Throughout, Sony focused on the games. There was minimal chat from developers, and even actual in-game footage. Breathless stuff. More importantly, some of that footage highlighted the power of the next-gen – with their SSDs and big bumps in processing power. Ratchet and Clank, in particular, showcased the near-instant loading times, jumping between worlds with a new portal mechanic that looks set to take centre-stage in the new game. Strikingly, there was also great variety to the titles on offer. There were platformers, ARPGs, horror games, adventures, driving… Nearly every major genre was covered.

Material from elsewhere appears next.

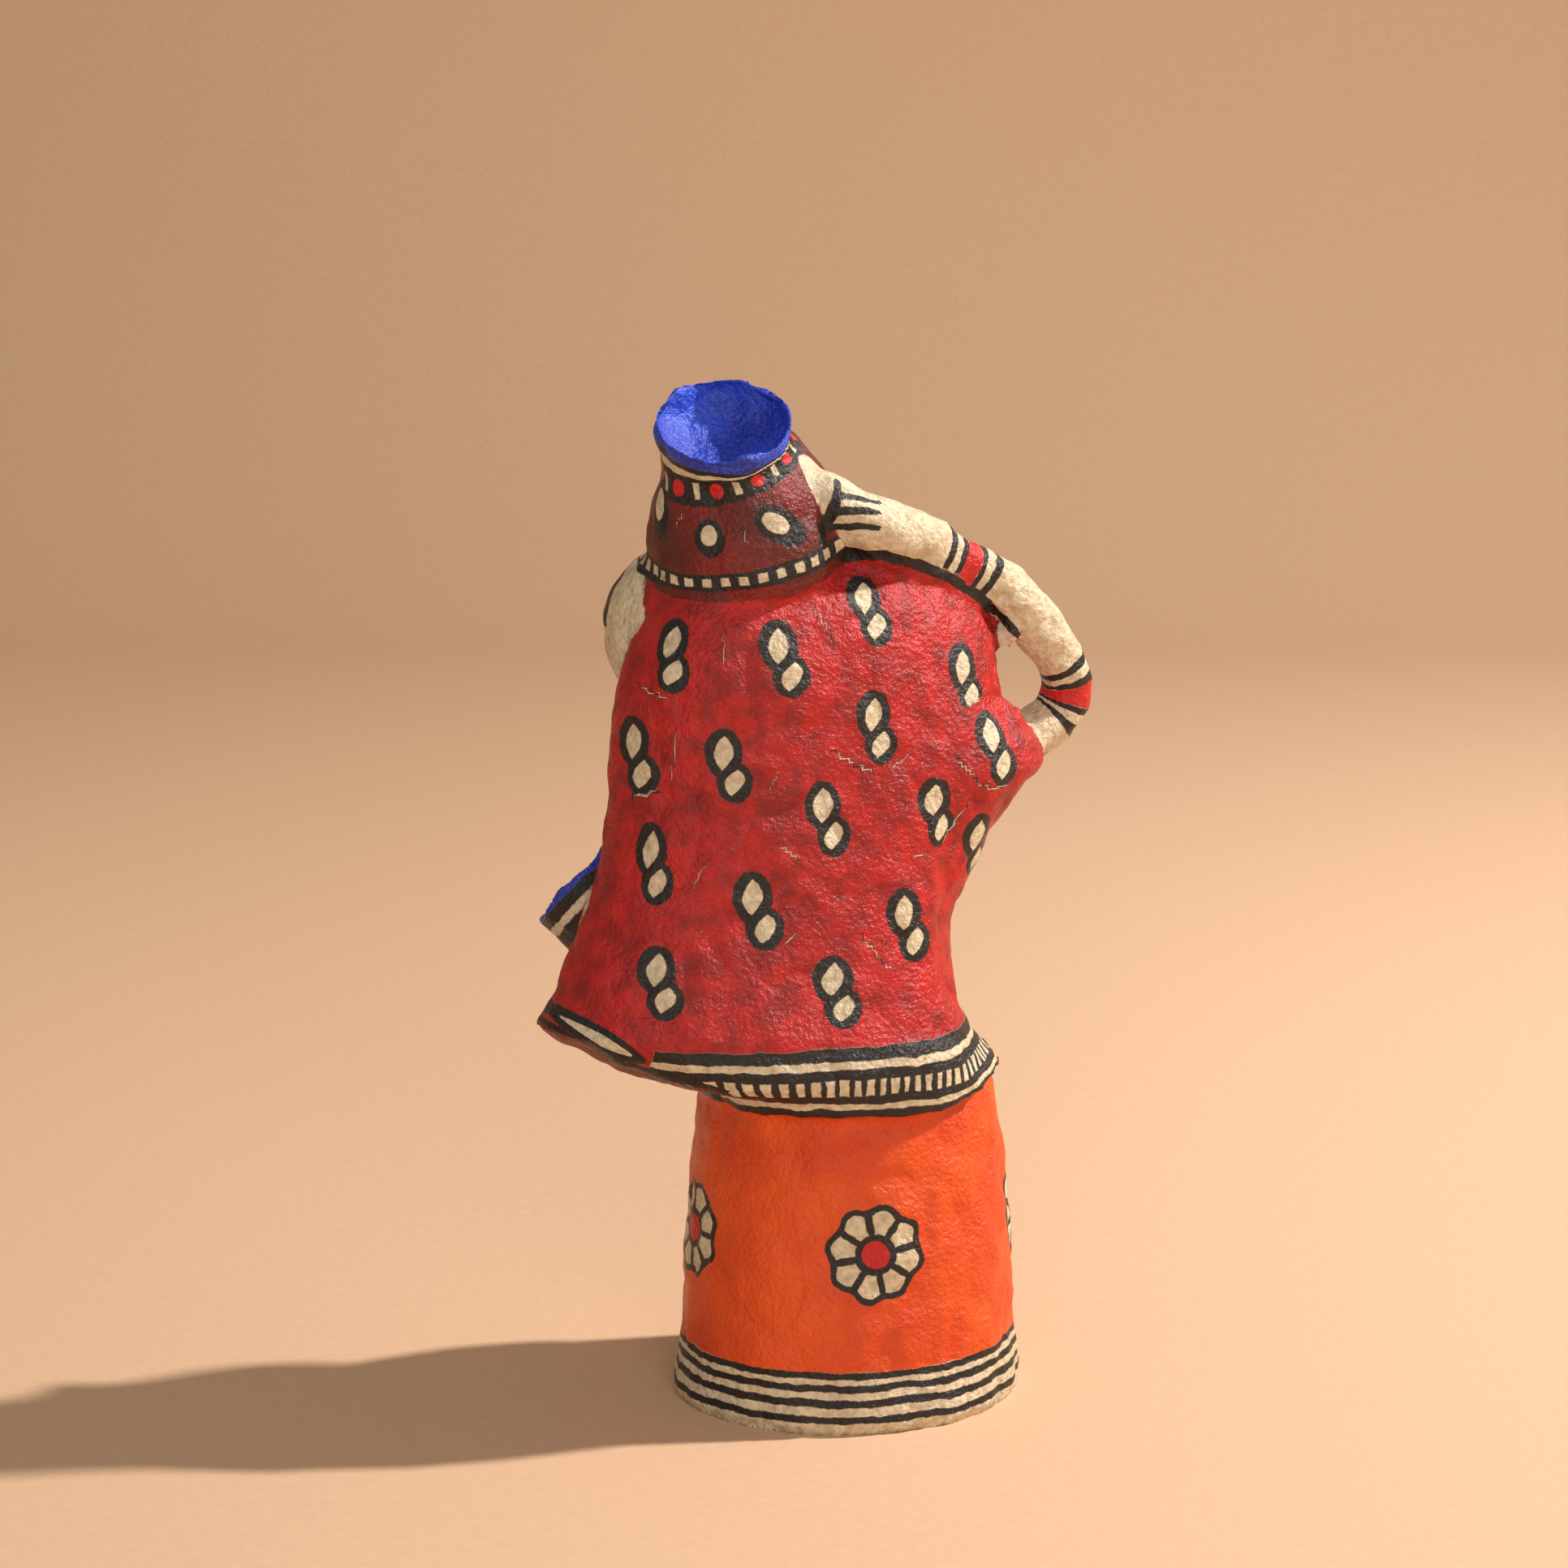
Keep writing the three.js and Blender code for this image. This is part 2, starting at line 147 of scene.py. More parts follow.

This highly-polished show closed with the reveal of the Playstation 5 console. The design has split opinions, with memes abound over the new machine. Some see it as the futuristic, architectural machine of their dreams, others are seeing it as no different than a cheap ISP modem. I feel like console design nearly always causes a bit of initial shock before everyone adjusts to it. Personally, I hated the Series X’s fridge-like design when it was revealed, but now it barely registers with me as different.
Leading the pack
You can’t help but draw a contrast between this, and last month’s Xbox 20/20 event. As covered last month, Xbox’s event was much-hyped for gameplay reveals, and fell flat when little actual play was shown. By contrast, Sony offered very few hints as to what to expect. In the end, Sony offered variety and quality, something that Microsoft’s event lacked. Both companies are operating very different marketing strategies and it’s been fascinating to see the impact they’re having. Against a backdrop where physical conferences have been cancelled (most notably E3 – which Sony was due to skip anyway), how games’ companies do marketing now could have real long-term impact. After all – if Sony’s hour-long stream creates as much hype as an E3 keynote, why would they do E3?
The companies equally seem to be on different paths as content providers, too. Microsoft appear to be doubling-down on getting more people onto their services and ecosystem such as Game Pass. Being able to build your library today, and upgrade when you’re ready seems to be their strategy. Sony, on the other hand, continues to tread the more “traditional” path of releasing high-quality games to make you upgrade. They’re still pushing hard on PS4 too, with the massively-anticipated The Last Of Us 2 and Ghosts of Tsushima still to come.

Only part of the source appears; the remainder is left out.